Inhaltszusammenfassung:
Veränderungen der Kalziumregulation und eine hohe Prävalenz von Osteopathien und Wirbelkörperfrakturen nach Gastrektomie oder Magenresektion sind seit längerem bekannt. Klinische und experimentelle Studien führten diese Störungen v. a. auf ein mögliches Vitamin D- und Kalziumdefizit zurück; der genaue Pathomechanismus ist jedoch bis heute unverstanden. Um die Störungen des Knochenstoffwechsels und die verminderte Knochendichte zu korrigieren, wurde eine Therapie mit Fluorid, kombiniert mit einer Substitution mit Vitamin D und Kalzium bei Patienten nach Magenresektion oder Gastrektomie untersucht.

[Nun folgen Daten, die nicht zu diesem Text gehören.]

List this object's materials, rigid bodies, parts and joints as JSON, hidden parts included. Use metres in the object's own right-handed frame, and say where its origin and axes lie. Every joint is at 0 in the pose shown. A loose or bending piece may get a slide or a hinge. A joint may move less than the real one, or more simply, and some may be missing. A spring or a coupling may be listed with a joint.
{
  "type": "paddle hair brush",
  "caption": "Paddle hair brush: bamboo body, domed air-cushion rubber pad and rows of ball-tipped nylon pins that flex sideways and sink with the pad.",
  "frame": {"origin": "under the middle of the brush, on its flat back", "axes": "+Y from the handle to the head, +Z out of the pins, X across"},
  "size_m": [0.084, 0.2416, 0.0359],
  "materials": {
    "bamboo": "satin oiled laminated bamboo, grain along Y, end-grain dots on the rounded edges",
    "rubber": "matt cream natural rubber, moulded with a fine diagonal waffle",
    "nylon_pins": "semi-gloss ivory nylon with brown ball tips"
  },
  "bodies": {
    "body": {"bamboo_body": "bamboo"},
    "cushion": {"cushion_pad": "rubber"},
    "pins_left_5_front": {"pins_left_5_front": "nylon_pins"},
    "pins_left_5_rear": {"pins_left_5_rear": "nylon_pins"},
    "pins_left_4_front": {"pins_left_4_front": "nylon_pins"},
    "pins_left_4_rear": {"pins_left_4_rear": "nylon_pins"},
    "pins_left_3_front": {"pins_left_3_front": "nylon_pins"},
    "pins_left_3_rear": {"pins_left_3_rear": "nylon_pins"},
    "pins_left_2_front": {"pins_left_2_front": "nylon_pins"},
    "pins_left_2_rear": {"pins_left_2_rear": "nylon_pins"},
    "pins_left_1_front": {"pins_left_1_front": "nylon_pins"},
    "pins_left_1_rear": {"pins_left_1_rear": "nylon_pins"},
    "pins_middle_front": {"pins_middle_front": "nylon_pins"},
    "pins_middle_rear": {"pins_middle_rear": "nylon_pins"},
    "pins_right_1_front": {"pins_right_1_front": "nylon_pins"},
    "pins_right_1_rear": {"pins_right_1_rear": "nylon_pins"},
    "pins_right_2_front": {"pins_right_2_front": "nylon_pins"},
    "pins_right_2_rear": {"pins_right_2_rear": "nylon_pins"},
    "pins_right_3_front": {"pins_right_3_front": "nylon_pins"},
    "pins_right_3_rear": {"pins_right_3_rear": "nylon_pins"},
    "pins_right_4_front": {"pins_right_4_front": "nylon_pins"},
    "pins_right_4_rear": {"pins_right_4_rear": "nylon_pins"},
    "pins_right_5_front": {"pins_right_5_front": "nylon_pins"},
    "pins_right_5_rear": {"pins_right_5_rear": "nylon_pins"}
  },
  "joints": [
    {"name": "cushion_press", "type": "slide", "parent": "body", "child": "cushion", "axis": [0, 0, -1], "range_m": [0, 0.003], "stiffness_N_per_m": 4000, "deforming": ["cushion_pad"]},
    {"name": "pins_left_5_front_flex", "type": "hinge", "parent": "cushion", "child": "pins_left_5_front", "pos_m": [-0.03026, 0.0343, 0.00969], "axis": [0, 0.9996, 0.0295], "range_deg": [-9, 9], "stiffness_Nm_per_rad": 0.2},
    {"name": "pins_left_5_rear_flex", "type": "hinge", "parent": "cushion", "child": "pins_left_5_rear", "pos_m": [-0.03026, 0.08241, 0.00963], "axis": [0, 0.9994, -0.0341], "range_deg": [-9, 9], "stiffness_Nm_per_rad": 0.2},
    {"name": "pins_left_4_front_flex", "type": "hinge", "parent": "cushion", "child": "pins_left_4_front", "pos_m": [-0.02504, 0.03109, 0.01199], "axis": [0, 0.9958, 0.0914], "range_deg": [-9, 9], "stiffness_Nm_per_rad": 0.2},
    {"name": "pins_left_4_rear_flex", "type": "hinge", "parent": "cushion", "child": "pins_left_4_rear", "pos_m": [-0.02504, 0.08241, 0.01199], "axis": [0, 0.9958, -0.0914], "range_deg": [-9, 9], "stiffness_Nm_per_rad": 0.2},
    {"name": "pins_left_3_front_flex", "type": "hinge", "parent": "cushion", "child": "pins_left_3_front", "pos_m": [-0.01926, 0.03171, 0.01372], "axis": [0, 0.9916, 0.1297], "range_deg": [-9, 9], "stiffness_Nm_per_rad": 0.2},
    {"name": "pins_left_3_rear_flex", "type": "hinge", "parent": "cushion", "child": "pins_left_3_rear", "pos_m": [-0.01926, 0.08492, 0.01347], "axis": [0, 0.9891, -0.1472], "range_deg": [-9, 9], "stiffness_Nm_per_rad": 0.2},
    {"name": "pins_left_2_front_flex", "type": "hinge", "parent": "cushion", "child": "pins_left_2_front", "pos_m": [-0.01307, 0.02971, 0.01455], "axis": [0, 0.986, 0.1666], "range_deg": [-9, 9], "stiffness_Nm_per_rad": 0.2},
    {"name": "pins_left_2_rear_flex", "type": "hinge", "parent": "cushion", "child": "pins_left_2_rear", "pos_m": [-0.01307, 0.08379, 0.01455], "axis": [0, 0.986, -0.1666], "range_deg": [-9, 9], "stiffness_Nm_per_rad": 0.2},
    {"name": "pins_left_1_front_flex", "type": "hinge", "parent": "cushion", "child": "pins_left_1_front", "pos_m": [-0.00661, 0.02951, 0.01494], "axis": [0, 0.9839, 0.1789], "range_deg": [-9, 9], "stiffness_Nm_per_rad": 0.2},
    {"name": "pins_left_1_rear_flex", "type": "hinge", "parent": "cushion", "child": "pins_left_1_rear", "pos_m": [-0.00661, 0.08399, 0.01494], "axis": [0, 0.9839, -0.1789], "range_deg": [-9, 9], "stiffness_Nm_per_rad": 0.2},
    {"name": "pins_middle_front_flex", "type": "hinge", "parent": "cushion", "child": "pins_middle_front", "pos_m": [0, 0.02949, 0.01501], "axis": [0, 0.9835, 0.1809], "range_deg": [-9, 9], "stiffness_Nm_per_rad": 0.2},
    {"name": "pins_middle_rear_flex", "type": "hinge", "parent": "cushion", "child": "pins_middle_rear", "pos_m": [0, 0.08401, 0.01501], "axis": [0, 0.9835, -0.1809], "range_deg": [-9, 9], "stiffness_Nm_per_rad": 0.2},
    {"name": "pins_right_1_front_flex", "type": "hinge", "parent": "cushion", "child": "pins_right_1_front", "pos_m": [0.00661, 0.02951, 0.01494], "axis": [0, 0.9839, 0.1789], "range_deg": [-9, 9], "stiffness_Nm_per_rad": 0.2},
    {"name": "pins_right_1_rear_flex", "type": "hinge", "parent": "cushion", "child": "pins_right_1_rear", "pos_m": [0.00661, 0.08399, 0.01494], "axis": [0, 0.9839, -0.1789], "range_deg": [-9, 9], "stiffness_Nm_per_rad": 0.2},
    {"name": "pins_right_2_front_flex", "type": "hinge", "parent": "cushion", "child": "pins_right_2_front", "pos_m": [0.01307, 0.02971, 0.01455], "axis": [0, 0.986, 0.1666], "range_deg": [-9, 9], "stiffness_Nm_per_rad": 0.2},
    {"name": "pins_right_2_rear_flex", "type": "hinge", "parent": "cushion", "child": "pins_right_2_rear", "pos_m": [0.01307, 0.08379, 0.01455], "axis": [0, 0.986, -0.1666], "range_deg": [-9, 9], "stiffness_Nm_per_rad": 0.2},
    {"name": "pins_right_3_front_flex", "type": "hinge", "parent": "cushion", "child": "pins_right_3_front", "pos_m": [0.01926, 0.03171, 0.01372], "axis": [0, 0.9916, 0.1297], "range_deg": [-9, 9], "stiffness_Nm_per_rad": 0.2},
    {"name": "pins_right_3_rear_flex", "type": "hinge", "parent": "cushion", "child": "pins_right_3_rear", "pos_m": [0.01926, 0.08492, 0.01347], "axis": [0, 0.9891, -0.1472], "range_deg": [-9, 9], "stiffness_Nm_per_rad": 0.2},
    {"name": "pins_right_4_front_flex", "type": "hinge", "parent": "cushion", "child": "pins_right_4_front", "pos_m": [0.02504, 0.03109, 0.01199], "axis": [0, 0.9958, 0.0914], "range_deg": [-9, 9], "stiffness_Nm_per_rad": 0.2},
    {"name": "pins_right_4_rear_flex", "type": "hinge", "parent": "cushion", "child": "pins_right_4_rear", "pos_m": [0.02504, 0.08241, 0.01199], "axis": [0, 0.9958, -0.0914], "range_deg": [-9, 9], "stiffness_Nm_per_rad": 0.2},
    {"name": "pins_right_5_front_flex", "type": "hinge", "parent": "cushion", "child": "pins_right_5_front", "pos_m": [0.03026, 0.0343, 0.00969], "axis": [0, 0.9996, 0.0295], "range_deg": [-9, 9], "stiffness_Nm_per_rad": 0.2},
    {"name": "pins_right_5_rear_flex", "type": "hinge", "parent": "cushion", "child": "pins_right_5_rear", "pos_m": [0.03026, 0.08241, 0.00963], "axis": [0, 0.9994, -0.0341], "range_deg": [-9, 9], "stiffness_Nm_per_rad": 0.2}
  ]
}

85 Patienten nach Gastrektomie oder Magenresektion wurde eine Überprüfung des Kalzium- und Knochenstoffwechsels, eine Knochendichtemessung und eine radiologische Untersuchung der Wirbelsäule auf pathologische Veränderungen angeboten. Von diesen 85 Patienten stellten sich 38 Patienten zur Kontrolluntersuchung vor. Bei 25 Patienten war eine Therapie aufgrund einer vorliegenden Osteopenie oder Osteoporose indiziert. 13 dieser Patienten erhielten für 12 Monate täglich Fluorid und für 15 Monate Vitamin D und Kalzium. 6 und 15 Monate nach Therapiebeginn wurden die Serumparameter des Kalzium- und Knochenstoffwechsels bestimmt und mit den Ausgangswerten verglichen. Nach 15 Monaten erfolgte die zweite Knochendichtemessung im Lendenwirbelsäulenbereich und im proximalen Femur. Des weiteren wurden alle 13 Patienten nochmals konventionell geröntgt und die Wirbelsäule erneut analysiert.

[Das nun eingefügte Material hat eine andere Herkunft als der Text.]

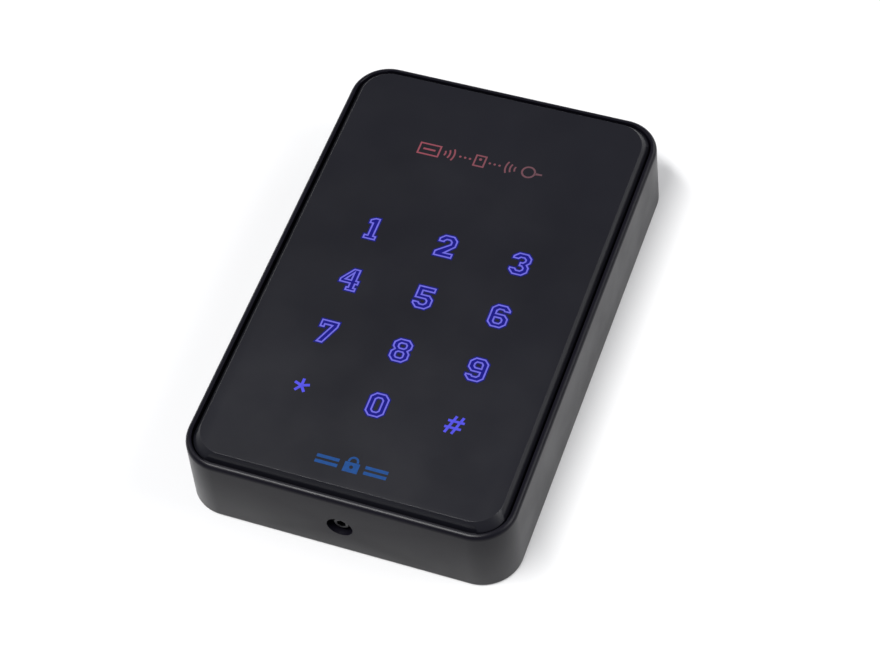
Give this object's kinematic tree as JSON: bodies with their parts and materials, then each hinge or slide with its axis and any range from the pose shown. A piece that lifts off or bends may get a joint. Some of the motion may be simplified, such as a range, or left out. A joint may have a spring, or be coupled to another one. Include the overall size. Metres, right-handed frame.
{
  "type": "rfid card reader",
  "caption": "Slim wall-mounted card reader: black moulded case, raised touch keypad panel, steel wall plate with hooks and a locking screw.",
  "frame": {"origin": "centre of the back outline, on the wall surface", "axes": "+Z out of the front face, away from the wall; +Y towards the reader's top; +X to the right seen from the front"},
  "size_m": [0.077, 0.12, 0.0205],
  "materials": {
    "plate_steel": "fine textured black powder coat on sheet steel",
    "insert_brass": "turned",
    "housing_plastic": "satin moulded black plastic with a fine spark texture",
    "panel_face": "smooth hard-coated black acrylic, semi-gloss",
    "adhesive_foam": "black foam tape",
    "diffuser_sheet": "milky light-spreading sheet",
    "sensor_film": "clear amber film with printed electrodes",
    "baffle_plastic": "white reflective moulding",
    "board_laminate": "green solder mask over glass-fibre board",
    "led_body": "white lamp body with a clear window",
    "coil_wire": "enamelled copper winding",
    "chip_epoxy": "black moulding compound",
    "can_aluminium": "drawn can",
    "crystal_can": "plated can",
    "buzzer_plastic": "satin",
    "socket_nylon": "natural nylon",
    "cover_plastic": "matt moulded black plastic",
    "gasket_silicone": "grey silicone",
    "screw_steel": "zinc plated",
    "grommet_rubber": "soft black rubber",
    "switch_plastic": "black",
    "plunger_nylon": "natural nylon",
    "spring_steel": "bright spring wire",
    "security_screw_steel": "black zinc plated",
    "retainer_nylon": "natural nylon"
  },
  "bodies": {
    "wall_mount": {"wall_plate": "plate_steel", "threaded_insert": "insert_brass"},
    "case": {"front_housing": "housing_plastic", "touch_panel": "panel_face", "panel_adhesive": "adhesive_foam", "legend_diffuser": "diffuser_sheet", "touch_sensor_film": "sensor_film", "light_baffle": "baffle_plastic", "main_board": "board_laminate", "status_led_left": "led_body", "status_led_right": "led_body", "antenna_coil": "coil_wire", "controller_chip": "chip_epoxy", "reader_chip": "chip_epoxy", "touch_chip": "chip_epoxy", "voltage_regulator": "chip_epoxy", "capacitor": "can_aluminium", "crystal": "crystal_can", "buzzer": "buzzer_plastic", "harness_socket": "socket_nylon", "rear_cover": "cover_plastic", "cover_gasket": "gasket_silicone", "cable_grommet": "grommet_rubber", "tamper_switch": "switch_plastic", "tamper_spring": "spring_steel", "key_led_1": "led_body", "key_led_2": "led_body", "key_led_3": "led_body", "key_led_4": "led_body", "key_led_5": "led_body", "key_led_6": "led_body", "key_led_7": "led_body", "key_led_8": "led_body", "key_led_9": "led_body", "key_led_star": "led_body", "key_led_0": "led_body", "key_led_hash": "led_body", "cover_screw_1": "screw_steel", "board_screw_1": "screw_steel", "cover_screw_2": "screw_steel", "board_screw_2": "screw_steel", "cover_screw_3": "screw_steel", "board_screw_3": "screw_steel", "cover_screw_4": "screw_steel", "board_screw_4": "screw_steel"},
    "screw_carrier": {"screw_retainer": "retainer_nylon"},
    "security_screw": {"security_screw": "security_screw_steel"},
    "tamper_plunger": {"tamper_plunger": "plunger_nylon"}
  },
  "joints": [
    {"name": "case_swing", "type": "hinge", "parent": "wall_mount", "child": "case", "pos_m": [0, 0.06, 0], "axis": [-1, 0, 0], "range_deg": [0, 20]},
    {"name": "screw_drive", "type": "slide", "parent": "case", "child": "screw_carrier", "axis": [0, 1, 0], "range_m": [0, 0.003]},
    {"name": "screw_turn", "type": "hinge", "parent": "screw_carrier", "child": "security_screw", "pos_m": [0, -0.058, 0.0091], "axis": [0, 1, 0], "range_deg": [0, 2165]},
    {"name": "tamper_press", "type": "slide", "parent": "case", "child": "tamper_plunger", "axis": [0, 0, 1], "range_m": [0, 0.001], "stiffness_N_per_m": 120, "springref_m": -0.002, "deforming": ["tamper_spring"]}
  ],
  "couplings": [
    {"joint": "screw_turn", "follows": "screw_drive", "rad_per_m": 12566}
  ]
}
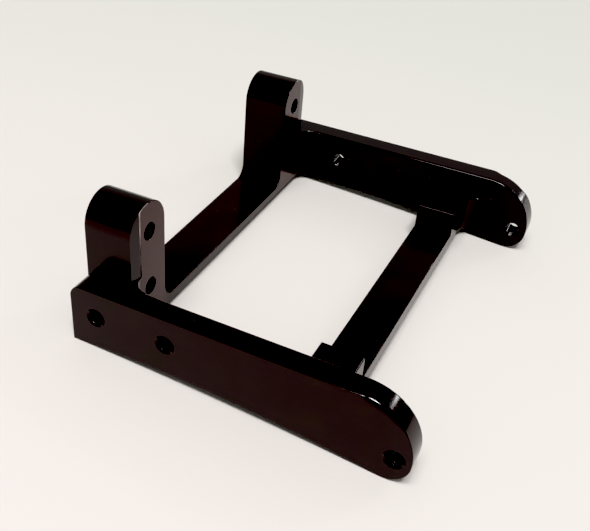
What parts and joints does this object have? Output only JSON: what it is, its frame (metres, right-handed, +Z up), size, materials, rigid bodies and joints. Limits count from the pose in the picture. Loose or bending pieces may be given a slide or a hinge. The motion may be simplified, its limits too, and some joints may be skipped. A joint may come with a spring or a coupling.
{
  "type": "camera mount bracket",
  "caption": "Open rectangular camera mount bracket: side arms with rounded noses and tapped holes, upright round-topped ears at the rear, cross bars between them.",
  "frame": {"origin": "centre of the bracket's bounding box, on the surface that it stands on", "axes": "+X towards the rounded noses of the arms, +Y towards the left-hand arm, +Z up from the surface that the heels and noses of the arms stand on; the arms' top faces slope up by about 3.1 degrees towards +X"},
  "size_m": [0.0564, 0.07, 0.023],
  "materials": {
    "right_arm": "glossy black anodised",
    "left_arm": "glossy black anodised",
    "right_ear": "glossy black anodised",
    "left_ear": "glossy black anodised",
    "rear_bar": "glossy black anodised",
    "front_bar": "glossy black anodised",
    "right_block": "glossy black anodised",
    "left_block": "glossy black anodised"
  },
  "bodies": {
    "root": {"right_arm": "right_arm", "left_arm": "left_arm", "right_ear": "right_ear", "left_ear": "left_ear", "rear_bar": "rear_bar", "front_bar": "front_bar", "right_block": "right_block", "left_block": "left_block"}
  },
  "joints": []
}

Zu Studienbeginn wiesen 5 von 13 Patienten einen erniedrigten 25-(OH)-Vitamin D-Wert (8-39 nmol / l) auf (Norm: 40-185 nmol / l), das 1,25-(OH)2-Vitamin D war bei lediglich einem Patienten erhöht (159 pmol / l; Norm: 45-155 pmol / l) und 6 Patienten zeigten erhöhte Werte der knochenspezifischen alkalischen Phosphatase (24-37 U / l; Norm: 4-21 U / l). Bei allen 13 Patienten war der Parathormonspiegel innerhalb der Norm (1-6 pmol / l).
Die Wirbelsäule wies bei 6 von 13 Patienten mindestens eine Wirbelkörperfraktur auf, Grad I-Wirbelkörperdeformitäten lagen bei 2 von 13 Patienten vor, Grad II-Wirbelköperdeformitäten zeigten sich bei 3 von 13 Patienten; insgesamt betrachtet wiesen 4 der 13 Patienten Wirbelkörperdeformitäten auf. Osteodensitometrisch konnte bei 3 von 13 Patienten eine Osteopenie und bei 8 von 13 Patienten eine Osteoporose nachgewiesen werden.

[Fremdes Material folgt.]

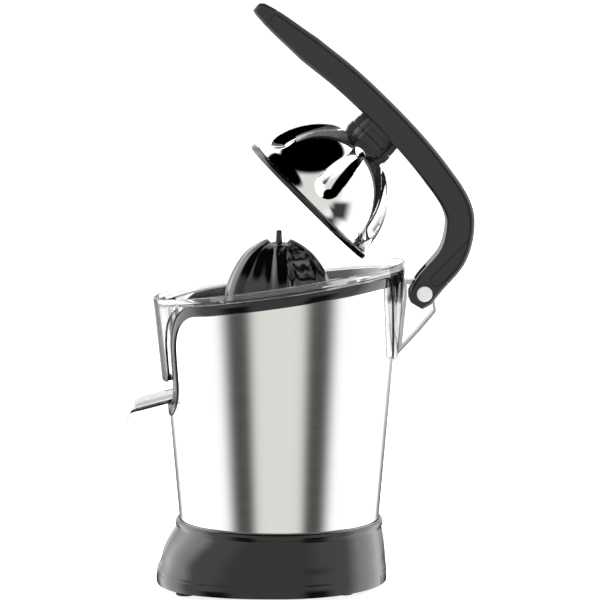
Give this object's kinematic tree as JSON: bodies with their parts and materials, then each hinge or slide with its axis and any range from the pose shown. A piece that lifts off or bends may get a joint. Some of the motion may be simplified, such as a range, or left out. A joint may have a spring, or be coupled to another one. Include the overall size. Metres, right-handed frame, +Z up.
{
  "type": "citrus press juicer",
  "caption": "Electric lever citrus press: tapered steel housing on a flared base, clear collector with drip spout, ribbed reamer and hinged press dome.",
  "frame": {"origin": "on the vertical drive axis at worktop level, under the cord-wrap hub; the feet's undersides are at z = 0", "axes": "+Z up along the drive axis, -Y towards the spout, +Y towards the lever hinge, +X across; X = 0 is the symmetry plane"},
  "size_m": [0.1766, 0.2432, 0.4077],
  "materials": {
    "gloss_black": "gloss",
    "satin_black": "satin",
    "brushed_steel": "brushed",
    "chrome": "polished",
    "clear_plastic": "clear, polished",
    "rubber": "matte",
    "bronze": "sintered",
    "nylon": "natural",
    "zinc_plate": "zinc plated",
    "grey_plastic": "satin"
  },
  "bodies": {
    "root": {"base_shell": "gloss_black", "bottom_plate": "satin_black", "foot_1": "rubber", "foot_2": "rubber", "foot_3": "rubber", "foot_4": "rubber", "steel_housing": "brushed_steel", "edge_trim": "gloss_black", "motor_deck": "satin_black", "tie_screw_1": "zinc_plate", "tie_screw_2": "zinc_plate", "tie_screw_3": "zinc_plate", "tie_screw_4": "zinc_plate", "gearbox_tub": "satin_black", "gearbox_lid": "satin_black", "motor_can": "zinc_plate", "idler_pin": "zinc_plate", "lower_bush": "bronze", "upper_bush": "bronze", "shaft_seal": "rubber", "return_spring": "zinc_plate", "switch_holder": "grey_plastic", "switch_body": "grey_plastic", "cord_gland": "rubber"},
    "press_carriage": {"thrust_pad": "grey_plastic"},
    "plunger": {"switch_plunger": "rubber"},
    "spindle": {"drive_shaft": "zinc_plate", "output_gear": "nylon"},
    "cone": {"cone_outer": "gloss_black", "cone_inner": "gloss_black"},
    "rotor": {"motor_rotor": "zinc_plate", "cooling_fan": "grey_plastic"},
    "idler": {"idler_gear": "nylon"},
    "collector": {"juice_bowl": "clear_plastic", "strainer": "brushed_steel"},
    "spout": {"spout": "clear_plastic"},
    "lever": {"lever_shell": "satin_black", "lever_top_cover": "satin_black", "lever_tip_cap": "satin_black", "hinge_pin": "zinc_plate", "pin_cap_left": "grey_plastic", "pin_cap_right": "grey_plastic", "neck_collar": "satin_black", "neck_screw": "zinc_plate"},
    "dome": {"press_dome": "chrome", "dome_rim_ring": "gloss_black", "twist_ring": "satin_black"}
  },
  "joints": [
    {"name": "shaft_press", "type": "slide", "parent": "root", "child": "press_carriage", "axis": [0, 0, -1], "range_m": [0, 0.002], "stiffness_N_per_m": 2000, "springref_m": -0.004, "deforming": ["return_spring"]},
    {"name": "plunger_press", "type": "slide", "parent": "root", "child": "plunger", "axis": [0, 0, -1], "range_m": [0, 0.002]},
    {"name": "cone_spin", "type": "hinge", "parent": "press_carriage", "child": "spindle", "pos_m": [0, 0, 0.1], "axis": [0, 0, 1], "continuous": true},
    {"name": "cone_lift", "type": "slide", "parent": "spindle", "child": "cone", "axis": [0, 0, 1], "range_m": [0, 0.04]},
    {"name": "motor_spin", "type": "hinge", "parent": "root", "child": "rotor", "pos_m": [-0.00625, 0.03545, 0.06], "axis": [0, 0, 1], "continuous": true},
    {"name": "idler_spin", "type": "hinge", "parent": "root", "child": "idler", "pos_m": [0.018, 0.02145, 0.1], "axis": [0, 0, 1], "continuous": true},
    {"name": "collector_lift", "type": "slide", "parent": "root", "child": "collector", "axis": [0, 0.0882, 0.9961], "range_m": [0, 0.04]},
    {"name": "lever_hinge", "type": "hinge", "parent": "collector", "child": "lever", "pos_m": [0, 0.101, 0.2073], "axis": [1, 0, 0], "range_deg": [0, 43]},
    {"name": "dome_twist", "type": "hinge", "parent": "lever", "child": "dome", "pos_m": [0, 0.0207, 0.2707], "axis": [0, 0.7071, 0.7071], "range_deg": [0, 30]},
    {"name": "spout_tilt", "type": "hinge", "parent": "collector", "child": "spout", "pos_m": [0, -0.066, 0.1406], "axis": [-1, 0, 0], "range_deg": [0, 20]}
  ],
  "couplings": [
    {"joint": "plunger_press", "follows": "shaft_press", "ratio": 1},
    {"joint": "idler_spin", "follows": "cone_spin", "ratio": -3.6667},
    {"joint": "motor_spin", "follows": "cone_spin", "ratio": 13.444},
    {"joint": "cone_lift", "follows": "collector_lift", "ratio": 1}
  ]
}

Unter Fluoridtherapie mit Vitamin D- und Kalziumsubstitution kam es nach 6 Monaten zu einem Anstieg des Parathormonspiegels (3,2 ± 0,4 pmol / l vs. 4,6 ± 0,6 pmol / l; p = 0,027), nach 15 Monaten konnte eine Abnahme (p = 0,023) auf 3,7 ± 0,5 pmol / l gegenüber dem 6-Monatswert festgestellt werden, der sich nicht signifikant vom Ausgangswert unterschied. Die knochenspezifische alkalische Phosphatase verringerte sich nach 6 Monaten (22,8 ± 1,8 U / l vs.17,0 ± 1,5 U / l; p = 0,003), Ausgangs- und Endwert nach 15 Monaten unterschieden sich aber nicht. Das 25-(OH)-Vitamin D stieg nach 15 Monaten an (53,2 ± 13,4 nmol / l vs. 112,8 ± 13,0 nmol / l; p = 0,004), ebenso wie das 1,25-(OH)2-Vitamin D (108 ± 9,1 pmol / l vs. 139,5 ± 12,5 pmol / l; p = 0,001).
Die Knochendichte im Bereich der Lendenwirbelsäule (LWK 1-4) nahm nach 15-monatiger Therapie grenzwertig signifikant zu (+3%, 0,99 mg / cm2 ± 0,03 vs. 1,02 mg / cm2 ± 0,04; p = 0,06), gleichzeitig kam es im proximalen Femur zu einer signifikanten Abnahme (0,79 mg / cm2 ± 0,05 vs. 0,75 mg / cm2 ± 0,04; p = 0,0383). Diese signifikante Abnahme im proximalen Femur zeigte sich nur bei älteren Patienten über 62 Jahren (-9%), bei den jüngeren blieb die Knochendichte annähernd konstant (-1,2%).
Die Fluoridtherapie mit Vitamin D- und Kalziumsubstitution führte somit bei jüngeren Patienten (< 62 Jahre) und bei guter Compliance (mindestens 19 mg Fluorid / Tag) zum gewünschten Effekt einer Knochendichtezunahme im Lendenwirbelsäulenbereich bei gleichzeitiger Konstanz der Knochendichte im proximalen Femur. Die Frage, ob dadurch das zukünftige Frakturrisiko signifikant gesenkt werden kann, blieb naturgemäß unbeantwortet; hierfür sind längerfristige Untersuchungen notwendig.